2016 rift in Larsen C, wide view
Four figures showing 1) how the bouyancy of an ice shelf supports the descending glacier, slowing its motion, 2) how warmer temperatures reduce the mass of the ice shelf and provide more meltwater to lubricate the glacier, causing it to move faster, 3) how a missing ice shelf leads to more rapid glacier motion and rapid calving into the sea, and 4) how this leads to a thinner glacier with a steeper surface which moves even faster
Glacier–ice shelf interactions.
Larsen C is the fourth largest ice shelf in Antarctica, with an area of about 50,000 km2 (19,000 sq mi).
In 2004, a report concluded that although the remaining Larsen C region appeared to be relatively stable, continued warming could lead to its breakup within the next decade.

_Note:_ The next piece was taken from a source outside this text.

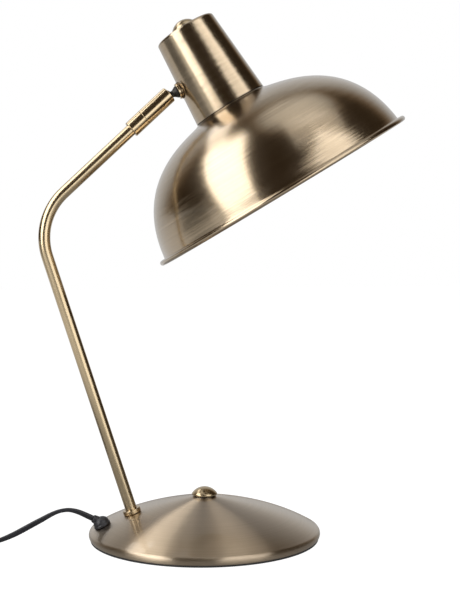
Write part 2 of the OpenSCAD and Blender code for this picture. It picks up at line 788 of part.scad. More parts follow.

News reports in summer of 2016 suggested that this process has begun. On November 10, 2016 scientists photographed the growing rift running along the Larsen C ice shelf, showing it running about 110 kilometres (68 mi) long with a width of more than 91 m (299 ft), and a depth of 500 m (1,600 ft). By December 2016, the rift had extended another 21 km (13 mi) to the point where only 20 km (12 mi) of unbroken ice remained and calving was considered to be a certainty in 2017. This will cause the collapse of between nine and twelve percent of the ice shelf, 6,000 km2 (2,300 sq mi), an area greater than the size of the US state of Delaware. After calving, the broken fragment will be 350 m (1,150 ft) thick and have an area of about 5,000 km2 (1,900 sq mi), it will be among the largest icebergs ever recorded. For comparison, the predicted iceberg’s area is one quarter the size of Wales, or the area of Trinidad and Tobago.
Sea-level is not affected directly by the fragment breaking away from Antarctica, as the fragment is already floating on the ocean. It will leave the remainder of the shelf vulnerable to future collapse. If all the ice that the Larsen C shelf currently holds back were to enter the sea, it is estimated that global waters would rise by 10 cm (3.9 in).